AIM OF THE TASK | Every line in the listing below from the one with "rail_screw_z, rail_half, 14.0))" through the one with "bpy.context.scene.collection.objects.link(empty)" is to be reproduced exactly, both ends included; leave out the rest.
start
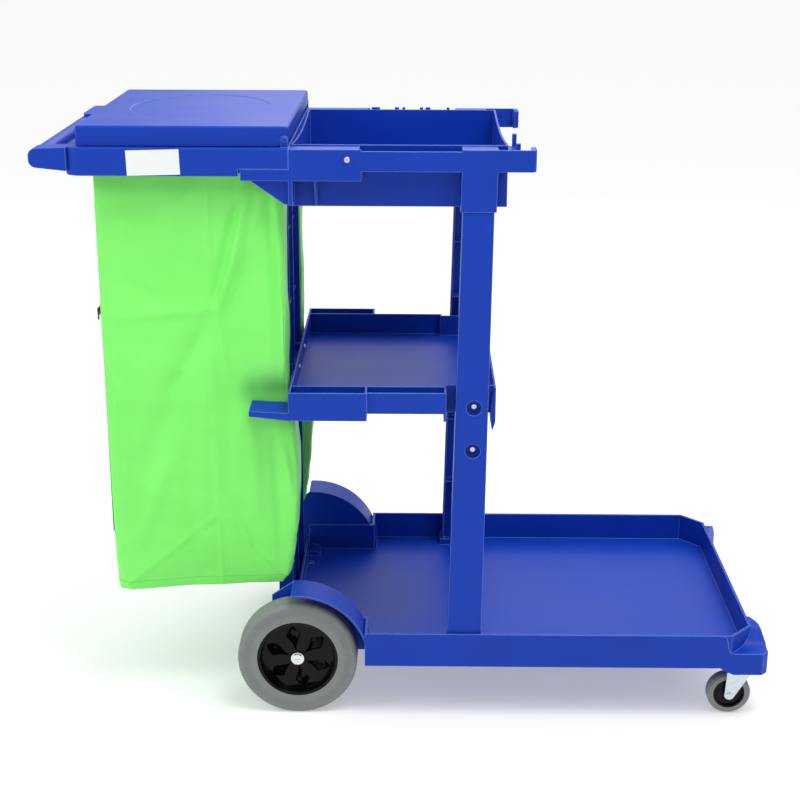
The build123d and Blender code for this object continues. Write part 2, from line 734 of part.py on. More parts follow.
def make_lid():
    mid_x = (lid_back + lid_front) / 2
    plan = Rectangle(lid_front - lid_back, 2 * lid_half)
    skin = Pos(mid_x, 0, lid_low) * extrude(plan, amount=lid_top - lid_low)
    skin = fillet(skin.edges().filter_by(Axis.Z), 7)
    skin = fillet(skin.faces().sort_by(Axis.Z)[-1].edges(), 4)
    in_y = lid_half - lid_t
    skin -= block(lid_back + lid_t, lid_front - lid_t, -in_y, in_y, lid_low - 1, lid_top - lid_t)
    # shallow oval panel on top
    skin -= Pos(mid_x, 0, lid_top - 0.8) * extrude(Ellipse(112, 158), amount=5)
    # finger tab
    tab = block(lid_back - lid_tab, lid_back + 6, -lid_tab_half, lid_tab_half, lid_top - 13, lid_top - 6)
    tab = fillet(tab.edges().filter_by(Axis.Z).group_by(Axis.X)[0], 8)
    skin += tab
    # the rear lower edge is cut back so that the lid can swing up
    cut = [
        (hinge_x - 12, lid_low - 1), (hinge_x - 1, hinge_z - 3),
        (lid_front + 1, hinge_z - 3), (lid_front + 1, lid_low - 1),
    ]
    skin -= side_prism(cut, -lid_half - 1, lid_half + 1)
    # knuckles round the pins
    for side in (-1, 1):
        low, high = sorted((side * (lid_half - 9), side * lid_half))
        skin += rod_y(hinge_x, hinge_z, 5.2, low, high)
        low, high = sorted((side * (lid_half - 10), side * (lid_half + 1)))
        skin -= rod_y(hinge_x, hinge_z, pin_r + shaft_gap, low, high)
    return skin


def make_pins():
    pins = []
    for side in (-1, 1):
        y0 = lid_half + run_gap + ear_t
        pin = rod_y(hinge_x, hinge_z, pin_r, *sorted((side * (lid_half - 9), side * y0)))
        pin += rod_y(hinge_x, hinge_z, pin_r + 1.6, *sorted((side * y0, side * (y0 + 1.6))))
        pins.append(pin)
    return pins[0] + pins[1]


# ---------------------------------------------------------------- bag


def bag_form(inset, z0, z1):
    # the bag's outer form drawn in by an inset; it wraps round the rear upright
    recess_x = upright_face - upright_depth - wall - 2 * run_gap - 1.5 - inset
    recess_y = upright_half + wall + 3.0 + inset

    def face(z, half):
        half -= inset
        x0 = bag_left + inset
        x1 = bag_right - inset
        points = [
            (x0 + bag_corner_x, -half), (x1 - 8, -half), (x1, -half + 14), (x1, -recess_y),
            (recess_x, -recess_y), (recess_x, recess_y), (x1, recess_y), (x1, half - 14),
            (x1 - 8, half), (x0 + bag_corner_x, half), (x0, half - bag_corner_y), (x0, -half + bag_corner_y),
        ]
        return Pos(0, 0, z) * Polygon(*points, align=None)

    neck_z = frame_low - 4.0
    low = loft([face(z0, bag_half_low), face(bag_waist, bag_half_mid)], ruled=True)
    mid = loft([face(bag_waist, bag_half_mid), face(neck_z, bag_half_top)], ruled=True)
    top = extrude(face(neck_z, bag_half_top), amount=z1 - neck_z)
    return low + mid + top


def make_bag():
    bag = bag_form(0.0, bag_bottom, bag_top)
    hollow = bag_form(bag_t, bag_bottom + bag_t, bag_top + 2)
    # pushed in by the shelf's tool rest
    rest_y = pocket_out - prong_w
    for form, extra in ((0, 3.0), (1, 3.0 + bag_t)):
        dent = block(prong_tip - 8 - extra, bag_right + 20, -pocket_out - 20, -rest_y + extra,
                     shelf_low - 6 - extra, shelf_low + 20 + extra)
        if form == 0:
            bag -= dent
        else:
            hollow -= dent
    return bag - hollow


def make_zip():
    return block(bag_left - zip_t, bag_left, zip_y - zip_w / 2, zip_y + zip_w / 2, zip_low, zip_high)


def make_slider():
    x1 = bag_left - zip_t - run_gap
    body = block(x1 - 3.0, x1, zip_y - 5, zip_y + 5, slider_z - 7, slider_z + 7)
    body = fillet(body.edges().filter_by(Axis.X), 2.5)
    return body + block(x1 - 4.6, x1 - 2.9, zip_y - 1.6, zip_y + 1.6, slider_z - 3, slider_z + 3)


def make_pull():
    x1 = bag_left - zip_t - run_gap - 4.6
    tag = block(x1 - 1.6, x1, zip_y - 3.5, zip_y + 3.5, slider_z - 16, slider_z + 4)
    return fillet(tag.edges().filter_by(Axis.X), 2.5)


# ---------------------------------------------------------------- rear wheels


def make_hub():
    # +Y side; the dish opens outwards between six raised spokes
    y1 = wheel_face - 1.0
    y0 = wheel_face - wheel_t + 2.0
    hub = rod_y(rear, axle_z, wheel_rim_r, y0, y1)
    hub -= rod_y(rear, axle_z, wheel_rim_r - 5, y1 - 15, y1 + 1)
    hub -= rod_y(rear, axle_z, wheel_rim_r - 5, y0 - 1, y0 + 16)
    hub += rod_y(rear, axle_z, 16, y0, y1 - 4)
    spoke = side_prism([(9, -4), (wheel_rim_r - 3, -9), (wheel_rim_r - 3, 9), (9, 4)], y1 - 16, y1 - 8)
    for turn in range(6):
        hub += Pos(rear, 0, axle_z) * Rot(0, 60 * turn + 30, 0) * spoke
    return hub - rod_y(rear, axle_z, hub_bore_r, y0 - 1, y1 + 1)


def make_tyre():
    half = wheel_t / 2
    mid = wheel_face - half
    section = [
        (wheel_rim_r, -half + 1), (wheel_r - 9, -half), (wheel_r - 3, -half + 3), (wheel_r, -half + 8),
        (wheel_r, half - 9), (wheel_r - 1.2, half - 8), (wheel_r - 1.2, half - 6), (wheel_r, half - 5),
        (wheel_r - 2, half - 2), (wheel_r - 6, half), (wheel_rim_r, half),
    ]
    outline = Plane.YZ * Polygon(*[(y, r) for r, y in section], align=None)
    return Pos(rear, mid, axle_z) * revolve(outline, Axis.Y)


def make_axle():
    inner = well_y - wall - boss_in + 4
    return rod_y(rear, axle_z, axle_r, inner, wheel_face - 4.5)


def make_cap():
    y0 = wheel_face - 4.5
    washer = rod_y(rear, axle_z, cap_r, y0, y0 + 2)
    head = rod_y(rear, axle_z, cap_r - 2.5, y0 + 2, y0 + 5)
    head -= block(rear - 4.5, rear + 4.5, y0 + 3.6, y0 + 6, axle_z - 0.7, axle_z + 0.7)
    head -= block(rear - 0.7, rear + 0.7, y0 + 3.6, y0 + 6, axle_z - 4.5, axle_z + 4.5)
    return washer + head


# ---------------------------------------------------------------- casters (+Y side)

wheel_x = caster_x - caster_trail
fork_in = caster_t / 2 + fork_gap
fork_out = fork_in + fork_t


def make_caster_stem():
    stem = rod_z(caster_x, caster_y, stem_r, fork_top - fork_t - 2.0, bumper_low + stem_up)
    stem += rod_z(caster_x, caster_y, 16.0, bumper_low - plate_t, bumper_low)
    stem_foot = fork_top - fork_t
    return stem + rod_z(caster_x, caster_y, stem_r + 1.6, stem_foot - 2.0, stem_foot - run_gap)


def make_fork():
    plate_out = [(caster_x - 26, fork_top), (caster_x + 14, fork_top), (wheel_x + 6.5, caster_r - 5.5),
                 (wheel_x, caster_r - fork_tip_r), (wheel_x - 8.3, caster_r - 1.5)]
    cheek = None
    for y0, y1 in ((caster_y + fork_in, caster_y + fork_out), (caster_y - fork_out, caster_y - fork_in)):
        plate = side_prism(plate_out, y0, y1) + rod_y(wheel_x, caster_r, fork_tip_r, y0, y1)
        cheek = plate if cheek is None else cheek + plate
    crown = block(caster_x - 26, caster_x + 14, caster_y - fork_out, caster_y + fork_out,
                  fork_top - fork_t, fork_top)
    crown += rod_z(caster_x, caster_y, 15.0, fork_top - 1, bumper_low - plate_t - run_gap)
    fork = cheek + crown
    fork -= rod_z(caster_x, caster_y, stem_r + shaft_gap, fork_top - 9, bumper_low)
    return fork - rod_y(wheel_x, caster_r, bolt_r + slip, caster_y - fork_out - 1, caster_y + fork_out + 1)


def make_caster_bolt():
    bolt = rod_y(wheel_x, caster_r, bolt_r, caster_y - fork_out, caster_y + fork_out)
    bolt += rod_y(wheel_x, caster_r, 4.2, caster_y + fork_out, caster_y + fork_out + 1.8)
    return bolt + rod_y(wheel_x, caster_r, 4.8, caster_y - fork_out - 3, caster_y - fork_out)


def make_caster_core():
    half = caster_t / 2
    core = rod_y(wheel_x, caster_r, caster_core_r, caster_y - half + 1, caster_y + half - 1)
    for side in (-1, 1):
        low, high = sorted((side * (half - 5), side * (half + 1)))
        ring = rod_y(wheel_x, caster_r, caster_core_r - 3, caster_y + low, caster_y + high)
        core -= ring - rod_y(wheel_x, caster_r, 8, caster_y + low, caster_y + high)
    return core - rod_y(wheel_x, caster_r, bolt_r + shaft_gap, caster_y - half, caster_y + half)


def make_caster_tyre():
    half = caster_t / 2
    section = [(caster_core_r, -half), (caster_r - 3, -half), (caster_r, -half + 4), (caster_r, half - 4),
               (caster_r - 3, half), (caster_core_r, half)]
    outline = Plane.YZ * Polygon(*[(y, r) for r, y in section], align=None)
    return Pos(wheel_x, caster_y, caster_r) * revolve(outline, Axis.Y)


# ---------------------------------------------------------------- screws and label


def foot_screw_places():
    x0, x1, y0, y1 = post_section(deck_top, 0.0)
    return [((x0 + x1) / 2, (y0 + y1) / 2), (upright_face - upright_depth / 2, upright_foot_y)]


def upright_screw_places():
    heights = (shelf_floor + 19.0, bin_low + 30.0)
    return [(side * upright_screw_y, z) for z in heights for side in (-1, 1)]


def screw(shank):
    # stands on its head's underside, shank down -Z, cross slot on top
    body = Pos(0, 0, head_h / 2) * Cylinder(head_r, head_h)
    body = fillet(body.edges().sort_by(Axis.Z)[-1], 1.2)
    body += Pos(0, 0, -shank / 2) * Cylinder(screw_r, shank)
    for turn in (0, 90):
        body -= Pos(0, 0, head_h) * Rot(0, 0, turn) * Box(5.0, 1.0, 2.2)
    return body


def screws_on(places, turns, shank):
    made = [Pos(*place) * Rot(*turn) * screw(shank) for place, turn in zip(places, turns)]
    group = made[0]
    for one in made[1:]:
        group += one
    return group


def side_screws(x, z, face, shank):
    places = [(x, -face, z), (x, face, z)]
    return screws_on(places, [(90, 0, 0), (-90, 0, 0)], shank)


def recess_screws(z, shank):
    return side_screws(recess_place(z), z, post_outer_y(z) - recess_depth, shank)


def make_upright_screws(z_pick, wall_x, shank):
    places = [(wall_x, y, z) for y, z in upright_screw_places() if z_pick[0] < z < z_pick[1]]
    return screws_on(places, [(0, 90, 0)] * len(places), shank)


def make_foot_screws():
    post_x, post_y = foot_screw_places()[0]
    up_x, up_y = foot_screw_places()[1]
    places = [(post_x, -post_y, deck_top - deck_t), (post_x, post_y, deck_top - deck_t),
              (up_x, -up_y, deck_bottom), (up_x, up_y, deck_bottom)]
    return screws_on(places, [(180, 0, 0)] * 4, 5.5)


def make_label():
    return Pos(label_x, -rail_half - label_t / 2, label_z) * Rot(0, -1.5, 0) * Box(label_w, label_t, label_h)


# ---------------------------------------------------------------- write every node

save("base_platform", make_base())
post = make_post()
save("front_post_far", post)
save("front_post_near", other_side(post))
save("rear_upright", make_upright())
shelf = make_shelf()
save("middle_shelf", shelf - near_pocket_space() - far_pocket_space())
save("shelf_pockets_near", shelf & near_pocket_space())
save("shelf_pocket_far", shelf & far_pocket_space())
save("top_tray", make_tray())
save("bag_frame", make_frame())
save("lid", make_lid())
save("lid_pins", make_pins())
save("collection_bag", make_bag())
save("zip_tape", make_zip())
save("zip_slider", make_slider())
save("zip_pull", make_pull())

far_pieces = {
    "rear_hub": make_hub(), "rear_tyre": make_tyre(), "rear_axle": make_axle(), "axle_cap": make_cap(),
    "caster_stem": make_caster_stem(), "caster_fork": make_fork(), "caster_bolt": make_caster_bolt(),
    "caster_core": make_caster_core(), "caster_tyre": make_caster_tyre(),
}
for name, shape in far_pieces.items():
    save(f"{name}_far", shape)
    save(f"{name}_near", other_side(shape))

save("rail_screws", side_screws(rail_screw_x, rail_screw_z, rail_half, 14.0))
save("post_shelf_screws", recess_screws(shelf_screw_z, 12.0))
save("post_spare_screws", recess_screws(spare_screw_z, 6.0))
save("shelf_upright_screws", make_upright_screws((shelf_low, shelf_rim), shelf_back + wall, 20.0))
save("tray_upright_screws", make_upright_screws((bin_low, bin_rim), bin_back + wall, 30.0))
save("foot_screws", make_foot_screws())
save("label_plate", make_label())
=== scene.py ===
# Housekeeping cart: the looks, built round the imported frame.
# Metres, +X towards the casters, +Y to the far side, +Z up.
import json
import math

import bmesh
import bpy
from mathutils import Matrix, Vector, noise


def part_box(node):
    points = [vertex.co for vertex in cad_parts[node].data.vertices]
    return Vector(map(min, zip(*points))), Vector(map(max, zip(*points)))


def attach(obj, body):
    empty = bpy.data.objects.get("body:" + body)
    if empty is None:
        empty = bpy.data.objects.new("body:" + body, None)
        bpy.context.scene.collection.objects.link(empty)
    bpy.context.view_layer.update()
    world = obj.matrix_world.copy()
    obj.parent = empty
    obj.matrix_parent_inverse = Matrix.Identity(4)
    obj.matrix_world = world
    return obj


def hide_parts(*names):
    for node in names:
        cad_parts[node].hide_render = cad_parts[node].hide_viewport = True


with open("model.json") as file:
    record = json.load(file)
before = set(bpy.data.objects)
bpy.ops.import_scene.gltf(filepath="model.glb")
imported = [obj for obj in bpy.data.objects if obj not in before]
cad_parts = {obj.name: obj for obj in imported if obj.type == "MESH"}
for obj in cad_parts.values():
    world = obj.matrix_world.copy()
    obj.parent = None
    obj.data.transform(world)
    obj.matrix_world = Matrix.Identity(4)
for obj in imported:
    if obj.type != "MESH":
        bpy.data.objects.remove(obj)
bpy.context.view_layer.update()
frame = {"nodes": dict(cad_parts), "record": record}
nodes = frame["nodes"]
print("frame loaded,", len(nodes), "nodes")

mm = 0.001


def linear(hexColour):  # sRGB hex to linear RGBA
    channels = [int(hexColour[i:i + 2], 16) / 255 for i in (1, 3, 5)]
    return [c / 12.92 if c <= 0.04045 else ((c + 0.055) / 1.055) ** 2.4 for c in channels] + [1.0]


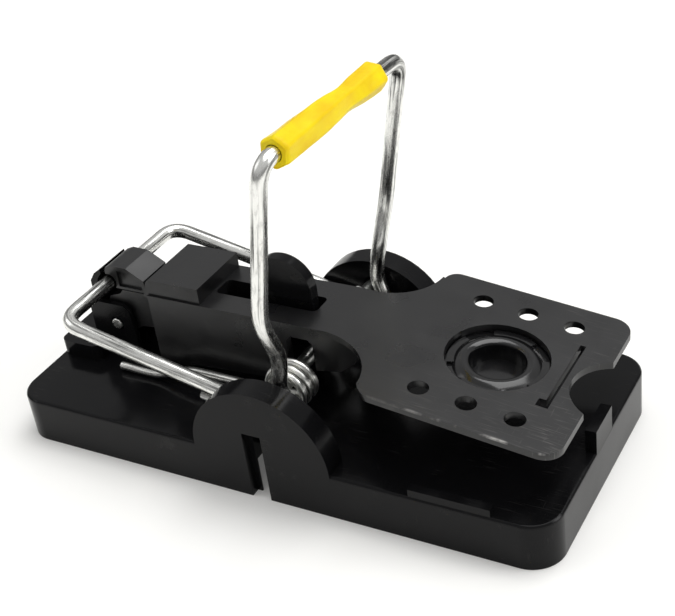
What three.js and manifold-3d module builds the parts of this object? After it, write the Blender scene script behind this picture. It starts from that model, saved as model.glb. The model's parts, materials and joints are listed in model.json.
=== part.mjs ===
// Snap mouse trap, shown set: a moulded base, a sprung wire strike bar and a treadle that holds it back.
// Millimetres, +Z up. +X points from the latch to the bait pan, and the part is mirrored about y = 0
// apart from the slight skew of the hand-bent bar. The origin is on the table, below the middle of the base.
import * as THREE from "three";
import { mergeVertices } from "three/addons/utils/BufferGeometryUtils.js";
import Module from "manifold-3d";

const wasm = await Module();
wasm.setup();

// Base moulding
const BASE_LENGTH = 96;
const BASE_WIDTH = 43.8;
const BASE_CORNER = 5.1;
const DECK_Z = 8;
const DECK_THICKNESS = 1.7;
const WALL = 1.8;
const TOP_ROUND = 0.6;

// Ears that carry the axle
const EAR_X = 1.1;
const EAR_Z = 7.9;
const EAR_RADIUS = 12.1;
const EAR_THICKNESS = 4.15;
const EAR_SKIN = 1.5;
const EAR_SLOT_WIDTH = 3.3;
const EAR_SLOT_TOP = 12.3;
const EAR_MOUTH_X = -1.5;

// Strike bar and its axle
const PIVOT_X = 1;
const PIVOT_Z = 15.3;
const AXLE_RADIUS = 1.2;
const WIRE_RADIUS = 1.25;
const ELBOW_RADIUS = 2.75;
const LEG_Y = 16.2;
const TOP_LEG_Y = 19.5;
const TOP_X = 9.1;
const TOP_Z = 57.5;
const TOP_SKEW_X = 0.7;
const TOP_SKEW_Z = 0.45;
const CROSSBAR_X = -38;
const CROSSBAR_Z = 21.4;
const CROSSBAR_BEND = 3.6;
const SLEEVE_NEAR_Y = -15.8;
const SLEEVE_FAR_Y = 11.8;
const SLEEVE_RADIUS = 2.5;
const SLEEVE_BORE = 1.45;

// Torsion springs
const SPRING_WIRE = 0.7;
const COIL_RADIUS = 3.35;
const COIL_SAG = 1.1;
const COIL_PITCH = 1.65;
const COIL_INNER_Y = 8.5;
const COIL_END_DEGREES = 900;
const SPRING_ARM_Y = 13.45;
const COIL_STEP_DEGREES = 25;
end
REPLY TO THE EXERCISE |
save("rail_screws", side_screws(rail_screw_x, rail_screw_z, rail_half, 14.0))
save("post_shelf_screws", recess_screws(shelf_screw_z, 12.0))
save("post_spare_screws", recess_screws(spare_screw_z, 6.0))
save("shelf_upright_screws", make_upright_screws((shelf_low, shelf_rim), shelf_back + wall, 20.0))
save("tray_upright_screws", make_upright_screws((bin_low, bin_rim), bin_back + wall, 30.0))
save("foot_screws", make_foot_screws())
save("label_plate", make_label())
=== scene.py ===
# Housekeeping cart: the looks, built round the imported frame.
# Metres, +X towards the casters, +Y to the far side, +Z up.
import json
import math

import bmesh
import bpy
from mathutils import Matrix, Vector, noise


def part_box(node):
    points = [vertex.co for vertex in cad_parts[node].data.vertices]
    return Vector(map(min, zip(*points))), Vector(map(max, zip(*points)))


def attach(obj, body):
    empty = bpy.data.objects.get("body:" + body)
    if empty is None:
        empty = bpy.data.objects.new("body:" + body, None)
        bpy.context.scene.collection.objects.link(empty)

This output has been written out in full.